#### [Goal of the exercise]
What is wanted is an exact restatement of the lines from the one with "const potato = new" through the one with "bpy.context.view_layer.update()", both included, and of no other lines.

# # # #

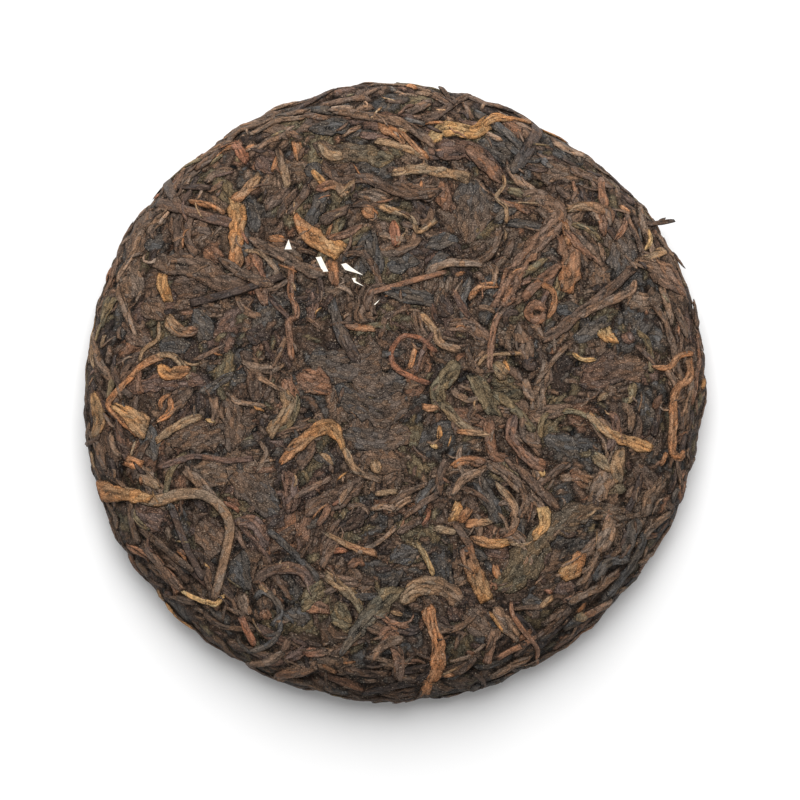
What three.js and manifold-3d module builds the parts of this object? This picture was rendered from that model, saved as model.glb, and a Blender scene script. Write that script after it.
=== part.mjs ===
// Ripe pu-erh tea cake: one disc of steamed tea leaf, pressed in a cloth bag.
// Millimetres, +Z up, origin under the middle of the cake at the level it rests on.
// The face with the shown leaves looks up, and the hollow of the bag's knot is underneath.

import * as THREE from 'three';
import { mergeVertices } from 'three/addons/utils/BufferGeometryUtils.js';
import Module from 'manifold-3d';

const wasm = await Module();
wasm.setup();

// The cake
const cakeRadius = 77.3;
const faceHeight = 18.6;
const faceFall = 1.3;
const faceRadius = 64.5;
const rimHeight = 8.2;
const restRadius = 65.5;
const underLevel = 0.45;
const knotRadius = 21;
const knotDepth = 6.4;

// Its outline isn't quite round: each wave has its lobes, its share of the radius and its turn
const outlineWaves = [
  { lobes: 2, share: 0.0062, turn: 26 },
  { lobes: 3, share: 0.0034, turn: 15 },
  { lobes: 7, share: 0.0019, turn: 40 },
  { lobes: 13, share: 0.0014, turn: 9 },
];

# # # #

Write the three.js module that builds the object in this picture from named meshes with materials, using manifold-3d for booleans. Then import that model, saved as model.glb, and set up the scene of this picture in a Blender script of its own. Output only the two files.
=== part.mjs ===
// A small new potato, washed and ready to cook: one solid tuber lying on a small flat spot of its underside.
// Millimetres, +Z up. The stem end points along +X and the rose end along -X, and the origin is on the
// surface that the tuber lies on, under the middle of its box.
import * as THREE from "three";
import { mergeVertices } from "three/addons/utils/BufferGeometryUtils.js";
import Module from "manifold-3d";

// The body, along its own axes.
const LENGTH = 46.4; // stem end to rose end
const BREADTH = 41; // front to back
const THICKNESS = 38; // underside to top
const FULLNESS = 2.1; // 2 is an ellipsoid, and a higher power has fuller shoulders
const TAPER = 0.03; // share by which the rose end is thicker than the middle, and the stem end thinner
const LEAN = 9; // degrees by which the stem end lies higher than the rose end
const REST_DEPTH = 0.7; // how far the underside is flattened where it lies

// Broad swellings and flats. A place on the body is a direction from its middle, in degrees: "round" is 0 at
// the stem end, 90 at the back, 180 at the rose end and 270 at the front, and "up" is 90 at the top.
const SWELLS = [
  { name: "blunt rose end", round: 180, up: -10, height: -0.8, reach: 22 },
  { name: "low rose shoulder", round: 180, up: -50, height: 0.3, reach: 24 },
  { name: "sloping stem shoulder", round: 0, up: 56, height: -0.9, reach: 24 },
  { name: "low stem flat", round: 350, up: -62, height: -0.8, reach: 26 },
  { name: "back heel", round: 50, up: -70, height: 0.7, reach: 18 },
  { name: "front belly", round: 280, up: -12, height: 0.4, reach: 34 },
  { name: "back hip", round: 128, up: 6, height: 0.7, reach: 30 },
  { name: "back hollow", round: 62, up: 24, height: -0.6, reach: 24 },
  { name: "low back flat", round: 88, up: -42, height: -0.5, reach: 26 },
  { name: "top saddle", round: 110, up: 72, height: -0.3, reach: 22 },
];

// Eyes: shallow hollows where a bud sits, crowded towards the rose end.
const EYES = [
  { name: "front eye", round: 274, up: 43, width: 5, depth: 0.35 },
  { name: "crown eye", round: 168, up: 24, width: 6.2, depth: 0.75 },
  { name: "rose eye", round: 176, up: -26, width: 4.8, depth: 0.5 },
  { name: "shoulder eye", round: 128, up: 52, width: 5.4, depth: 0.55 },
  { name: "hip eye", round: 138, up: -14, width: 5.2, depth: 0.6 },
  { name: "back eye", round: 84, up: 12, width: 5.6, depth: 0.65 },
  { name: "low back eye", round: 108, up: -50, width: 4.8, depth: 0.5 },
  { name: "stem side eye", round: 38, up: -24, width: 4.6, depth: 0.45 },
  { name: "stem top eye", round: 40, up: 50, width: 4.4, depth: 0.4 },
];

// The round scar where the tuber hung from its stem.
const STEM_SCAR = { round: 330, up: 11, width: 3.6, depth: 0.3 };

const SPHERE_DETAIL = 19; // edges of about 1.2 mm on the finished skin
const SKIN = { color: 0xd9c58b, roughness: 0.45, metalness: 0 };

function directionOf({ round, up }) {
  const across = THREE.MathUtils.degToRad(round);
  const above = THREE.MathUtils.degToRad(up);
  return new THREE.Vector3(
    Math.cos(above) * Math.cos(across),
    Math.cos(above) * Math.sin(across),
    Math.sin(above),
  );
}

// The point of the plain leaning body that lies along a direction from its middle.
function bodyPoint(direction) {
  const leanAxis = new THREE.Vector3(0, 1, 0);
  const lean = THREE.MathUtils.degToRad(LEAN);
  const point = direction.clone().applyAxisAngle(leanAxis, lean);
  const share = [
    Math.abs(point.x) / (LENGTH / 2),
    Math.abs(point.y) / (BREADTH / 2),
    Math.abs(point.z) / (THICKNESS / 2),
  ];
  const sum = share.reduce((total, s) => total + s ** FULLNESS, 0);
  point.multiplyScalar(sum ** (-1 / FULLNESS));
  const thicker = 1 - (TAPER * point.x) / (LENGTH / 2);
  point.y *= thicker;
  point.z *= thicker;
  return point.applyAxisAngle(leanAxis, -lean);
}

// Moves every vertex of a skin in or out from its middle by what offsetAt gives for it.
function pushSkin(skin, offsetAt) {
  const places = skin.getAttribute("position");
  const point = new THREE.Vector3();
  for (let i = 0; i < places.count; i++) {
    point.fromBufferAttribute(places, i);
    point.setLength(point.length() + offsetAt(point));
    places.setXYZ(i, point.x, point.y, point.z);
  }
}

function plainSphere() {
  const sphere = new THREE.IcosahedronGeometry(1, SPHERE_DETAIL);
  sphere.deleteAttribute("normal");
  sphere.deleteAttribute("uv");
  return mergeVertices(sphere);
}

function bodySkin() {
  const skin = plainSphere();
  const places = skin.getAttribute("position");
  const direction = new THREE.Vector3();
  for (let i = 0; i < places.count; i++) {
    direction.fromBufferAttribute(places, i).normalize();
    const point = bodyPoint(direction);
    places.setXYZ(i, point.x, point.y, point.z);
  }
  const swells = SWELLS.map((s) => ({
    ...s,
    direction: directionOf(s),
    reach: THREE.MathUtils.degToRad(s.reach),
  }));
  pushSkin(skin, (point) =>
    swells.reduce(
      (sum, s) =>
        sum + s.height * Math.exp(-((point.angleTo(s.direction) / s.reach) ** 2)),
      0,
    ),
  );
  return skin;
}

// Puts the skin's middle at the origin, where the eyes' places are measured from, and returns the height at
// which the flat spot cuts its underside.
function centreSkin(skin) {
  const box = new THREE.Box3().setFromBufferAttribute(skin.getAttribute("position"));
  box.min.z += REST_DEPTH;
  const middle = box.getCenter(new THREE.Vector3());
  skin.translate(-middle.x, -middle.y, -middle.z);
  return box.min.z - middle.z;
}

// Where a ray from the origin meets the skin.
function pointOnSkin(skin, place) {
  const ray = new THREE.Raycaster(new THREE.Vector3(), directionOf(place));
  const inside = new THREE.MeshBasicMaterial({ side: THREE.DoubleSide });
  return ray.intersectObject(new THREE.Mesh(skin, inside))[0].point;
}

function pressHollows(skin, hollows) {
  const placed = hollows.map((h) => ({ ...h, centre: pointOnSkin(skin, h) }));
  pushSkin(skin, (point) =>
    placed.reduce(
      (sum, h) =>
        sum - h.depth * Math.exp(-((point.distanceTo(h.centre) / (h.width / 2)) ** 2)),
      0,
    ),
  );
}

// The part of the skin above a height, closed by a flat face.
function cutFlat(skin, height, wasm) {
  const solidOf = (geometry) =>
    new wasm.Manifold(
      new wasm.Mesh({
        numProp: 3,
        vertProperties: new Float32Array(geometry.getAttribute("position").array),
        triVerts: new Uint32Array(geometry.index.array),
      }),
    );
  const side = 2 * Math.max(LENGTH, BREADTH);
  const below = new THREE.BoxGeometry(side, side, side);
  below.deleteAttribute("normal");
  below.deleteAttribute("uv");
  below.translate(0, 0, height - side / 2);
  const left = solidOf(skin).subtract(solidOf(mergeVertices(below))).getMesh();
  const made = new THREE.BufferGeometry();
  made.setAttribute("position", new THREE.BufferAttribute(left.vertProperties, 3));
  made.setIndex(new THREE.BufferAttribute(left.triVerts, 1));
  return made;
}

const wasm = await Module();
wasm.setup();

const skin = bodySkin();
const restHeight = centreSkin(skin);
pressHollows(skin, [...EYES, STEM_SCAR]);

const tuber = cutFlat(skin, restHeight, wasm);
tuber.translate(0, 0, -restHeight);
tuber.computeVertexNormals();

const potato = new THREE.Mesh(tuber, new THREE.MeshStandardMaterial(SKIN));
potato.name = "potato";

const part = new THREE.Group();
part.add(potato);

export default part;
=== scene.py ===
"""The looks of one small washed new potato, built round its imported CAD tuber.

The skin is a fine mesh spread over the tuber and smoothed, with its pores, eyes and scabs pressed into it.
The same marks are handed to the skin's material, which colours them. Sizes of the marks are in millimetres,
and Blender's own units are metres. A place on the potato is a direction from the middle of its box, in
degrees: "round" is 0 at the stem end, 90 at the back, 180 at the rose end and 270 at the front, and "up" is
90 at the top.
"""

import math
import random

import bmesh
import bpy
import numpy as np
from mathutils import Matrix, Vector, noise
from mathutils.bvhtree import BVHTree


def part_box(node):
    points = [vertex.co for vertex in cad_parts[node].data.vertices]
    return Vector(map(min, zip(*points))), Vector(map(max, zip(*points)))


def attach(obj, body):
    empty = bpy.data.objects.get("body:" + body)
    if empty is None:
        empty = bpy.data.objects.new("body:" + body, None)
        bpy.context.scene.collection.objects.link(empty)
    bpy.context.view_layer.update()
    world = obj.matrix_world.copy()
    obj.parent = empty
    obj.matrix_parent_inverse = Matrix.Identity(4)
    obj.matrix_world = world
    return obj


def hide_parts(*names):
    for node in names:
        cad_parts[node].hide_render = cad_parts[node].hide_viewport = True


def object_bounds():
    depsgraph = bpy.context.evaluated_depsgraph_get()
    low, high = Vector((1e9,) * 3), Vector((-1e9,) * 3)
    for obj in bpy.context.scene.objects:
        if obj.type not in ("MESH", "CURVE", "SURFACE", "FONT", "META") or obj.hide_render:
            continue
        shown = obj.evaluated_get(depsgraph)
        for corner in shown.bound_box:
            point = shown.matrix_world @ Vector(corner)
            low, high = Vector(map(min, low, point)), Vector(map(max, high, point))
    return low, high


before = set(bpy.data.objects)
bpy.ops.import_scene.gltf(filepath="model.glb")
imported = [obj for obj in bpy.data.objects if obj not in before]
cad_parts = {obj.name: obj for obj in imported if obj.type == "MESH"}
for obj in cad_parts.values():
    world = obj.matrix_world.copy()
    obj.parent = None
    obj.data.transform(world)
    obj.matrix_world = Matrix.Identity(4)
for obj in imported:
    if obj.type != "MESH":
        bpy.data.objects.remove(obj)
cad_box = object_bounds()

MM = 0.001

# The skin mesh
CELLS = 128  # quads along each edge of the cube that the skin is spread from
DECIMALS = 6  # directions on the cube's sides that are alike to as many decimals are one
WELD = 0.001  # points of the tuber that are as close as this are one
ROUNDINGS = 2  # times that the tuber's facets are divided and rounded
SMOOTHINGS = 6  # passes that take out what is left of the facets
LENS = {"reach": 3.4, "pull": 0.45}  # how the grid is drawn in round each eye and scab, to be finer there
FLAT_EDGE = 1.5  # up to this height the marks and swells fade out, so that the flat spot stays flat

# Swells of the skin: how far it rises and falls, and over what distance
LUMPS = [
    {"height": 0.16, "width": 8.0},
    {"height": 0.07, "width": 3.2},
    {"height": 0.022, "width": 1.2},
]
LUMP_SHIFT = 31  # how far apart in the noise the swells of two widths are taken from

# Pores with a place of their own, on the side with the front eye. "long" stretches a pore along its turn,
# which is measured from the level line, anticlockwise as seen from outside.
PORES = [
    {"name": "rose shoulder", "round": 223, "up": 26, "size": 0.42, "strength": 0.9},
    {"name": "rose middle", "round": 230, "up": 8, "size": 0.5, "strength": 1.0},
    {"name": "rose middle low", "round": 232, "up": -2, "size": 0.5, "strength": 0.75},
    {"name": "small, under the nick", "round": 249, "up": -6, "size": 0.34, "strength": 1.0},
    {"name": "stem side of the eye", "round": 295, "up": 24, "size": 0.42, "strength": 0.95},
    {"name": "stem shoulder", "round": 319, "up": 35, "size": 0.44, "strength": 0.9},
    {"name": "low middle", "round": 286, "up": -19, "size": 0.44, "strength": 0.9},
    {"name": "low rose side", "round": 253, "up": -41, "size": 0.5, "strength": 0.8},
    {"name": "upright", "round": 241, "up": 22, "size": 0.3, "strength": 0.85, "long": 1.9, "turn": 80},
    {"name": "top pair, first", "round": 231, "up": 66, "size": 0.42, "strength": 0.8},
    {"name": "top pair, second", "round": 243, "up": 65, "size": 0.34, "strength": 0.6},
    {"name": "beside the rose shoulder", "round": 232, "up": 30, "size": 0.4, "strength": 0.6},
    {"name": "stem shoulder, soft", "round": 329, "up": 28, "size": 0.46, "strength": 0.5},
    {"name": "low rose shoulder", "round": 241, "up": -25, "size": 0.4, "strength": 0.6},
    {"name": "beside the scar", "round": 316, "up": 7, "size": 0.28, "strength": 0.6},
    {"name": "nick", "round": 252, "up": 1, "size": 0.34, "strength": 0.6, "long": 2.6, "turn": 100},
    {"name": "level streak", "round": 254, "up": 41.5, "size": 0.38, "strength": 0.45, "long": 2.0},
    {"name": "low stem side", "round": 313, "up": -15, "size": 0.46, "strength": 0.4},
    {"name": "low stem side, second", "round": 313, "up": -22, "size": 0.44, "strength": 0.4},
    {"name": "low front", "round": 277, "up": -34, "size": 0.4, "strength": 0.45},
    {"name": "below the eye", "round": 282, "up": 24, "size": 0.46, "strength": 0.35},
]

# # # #

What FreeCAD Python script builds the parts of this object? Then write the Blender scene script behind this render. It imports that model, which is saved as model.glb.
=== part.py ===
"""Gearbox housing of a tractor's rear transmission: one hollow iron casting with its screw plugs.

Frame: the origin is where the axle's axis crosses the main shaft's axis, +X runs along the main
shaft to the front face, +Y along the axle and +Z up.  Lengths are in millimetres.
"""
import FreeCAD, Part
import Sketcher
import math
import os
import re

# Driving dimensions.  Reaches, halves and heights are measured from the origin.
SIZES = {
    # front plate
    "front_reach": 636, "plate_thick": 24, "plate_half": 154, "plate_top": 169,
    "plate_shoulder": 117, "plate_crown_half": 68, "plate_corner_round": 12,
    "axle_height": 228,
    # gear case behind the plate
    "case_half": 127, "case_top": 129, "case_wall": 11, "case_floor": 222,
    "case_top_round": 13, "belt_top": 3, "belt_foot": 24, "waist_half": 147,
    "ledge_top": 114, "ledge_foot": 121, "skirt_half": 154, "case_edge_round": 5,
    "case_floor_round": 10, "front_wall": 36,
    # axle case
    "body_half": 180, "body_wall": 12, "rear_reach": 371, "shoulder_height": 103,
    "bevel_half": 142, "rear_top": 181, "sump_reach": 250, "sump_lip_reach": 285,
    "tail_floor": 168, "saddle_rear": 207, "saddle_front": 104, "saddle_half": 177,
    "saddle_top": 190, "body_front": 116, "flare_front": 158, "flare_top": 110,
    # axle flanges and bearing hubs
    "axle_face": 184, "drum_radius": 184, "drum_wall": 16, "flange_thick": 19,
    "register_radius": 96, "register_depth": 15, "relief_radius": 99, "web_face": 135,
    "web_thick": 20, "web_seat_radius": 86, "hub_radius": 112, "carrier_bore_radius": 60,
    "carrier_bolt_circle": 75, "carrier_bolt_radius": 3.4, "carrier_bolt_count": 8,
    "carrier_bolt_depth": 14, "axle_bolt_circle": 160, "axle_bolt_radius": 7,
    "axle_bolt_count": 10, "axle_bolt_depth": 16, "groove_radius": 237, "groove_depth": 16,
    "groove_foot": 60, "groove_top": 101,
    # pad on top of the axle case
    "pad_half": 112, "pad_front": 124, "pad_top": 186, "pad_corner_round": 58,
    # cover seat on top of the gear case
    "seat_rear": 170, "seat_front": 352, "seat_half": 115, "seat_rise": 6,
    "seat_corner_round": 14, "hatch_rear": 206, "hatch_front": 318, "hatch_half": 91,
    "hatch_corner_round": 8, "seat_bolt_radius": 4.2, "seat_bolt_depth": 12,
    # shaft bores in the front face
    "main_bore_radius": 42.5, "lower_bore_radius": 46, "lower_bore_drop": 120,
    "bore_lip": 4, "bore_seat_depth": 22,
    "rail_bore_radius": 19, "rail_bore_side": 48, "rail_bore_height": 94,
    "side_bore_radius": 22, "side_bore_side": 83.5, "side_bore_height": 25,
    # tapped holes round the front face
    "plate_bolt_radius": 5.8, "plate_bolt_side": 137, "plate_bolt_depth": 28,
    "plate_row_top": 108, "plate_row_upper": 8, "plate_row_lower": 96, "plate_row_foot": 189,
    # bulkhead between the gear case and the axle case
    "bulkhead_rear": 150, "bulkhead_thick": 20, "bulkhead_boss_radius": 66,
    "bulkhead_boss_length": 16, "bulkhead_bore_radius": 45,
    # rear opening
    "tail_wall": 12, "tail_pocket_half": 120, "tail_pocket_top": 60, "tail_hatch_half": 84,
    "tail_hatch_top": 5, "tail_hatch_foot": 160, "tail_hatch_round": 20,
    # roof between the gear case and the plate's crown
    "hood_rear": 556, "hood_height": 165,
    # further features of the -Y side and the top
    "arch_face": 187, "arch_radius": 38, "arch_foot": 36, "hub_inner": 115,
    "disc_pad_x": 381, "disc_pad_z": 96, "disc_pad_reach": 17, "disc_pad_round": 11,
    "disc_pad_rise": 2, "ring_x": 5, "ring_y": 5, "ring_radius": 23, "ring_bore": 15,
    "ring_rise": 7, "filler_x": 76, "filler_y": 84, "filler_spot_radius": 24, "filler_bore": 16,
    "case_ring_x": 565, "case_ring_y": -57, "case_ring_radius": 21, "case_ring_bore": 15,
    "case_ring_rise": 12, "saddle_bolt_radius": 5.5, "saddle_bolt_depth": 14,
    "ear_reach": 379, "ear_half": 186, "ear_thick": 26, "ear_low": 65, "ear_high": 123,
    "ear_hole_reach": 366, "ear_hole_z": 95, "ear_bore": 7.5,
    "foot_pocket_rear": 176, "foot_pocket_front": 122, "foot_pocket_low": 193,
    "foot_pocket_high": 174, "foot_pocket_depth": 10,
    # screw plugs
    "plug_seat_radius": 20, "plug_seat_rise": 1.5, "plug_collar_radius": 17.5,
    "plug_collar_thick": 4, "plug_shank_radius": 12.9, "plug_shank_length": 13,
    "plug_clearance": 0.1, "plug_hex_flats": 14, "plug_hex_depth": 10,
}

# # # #

#### [Solution]
const potato = new THREE.Mesh(tuber, new THREE.MeshStandardMaterial(SKIN));
potato.name = "potato";

const part = new THREE.Group();
part.add(potato);

export default part;
=== scene.py ===
"""The looks of one small washed new potato, built round its imported CAD tuber.

The skin is a fine mesh spread over the tuber and smoothed, with its pores, eyes and scabs pressed into it.
The same marks are handed to the skin's material, which colours them. Sizes of the marks are in millimetres,
and Blender's own units are metres. A place on the potato is a direction from the middle of its box, in
degrees: "round" is 0 at the stem end, 90 at the back, 180 at the rose end and 270 at the front, and "up" is
90 at the top.
"""

import math
import random

import bmesh
import bpy
import numpy as np
from mathutils import Matrix, Vector, noise
from mathutils.bvhtree import BVHTree


def part_box(node):
    points = [vertex.co for vertex in cad_parts[node].data.vertices]
    return Vector(map(min, zip(*points))), Vector(map(max, zip(*points)))


def attach(obj, body):
    empty = bpy.data.objects.get("body:" + body)
    if empty is None:
        empty = bpy.data.objects.new("body:" + body, None)
        bpy.context.scene.collection.objects.link(empty)
    bpy.context.view_layer.update()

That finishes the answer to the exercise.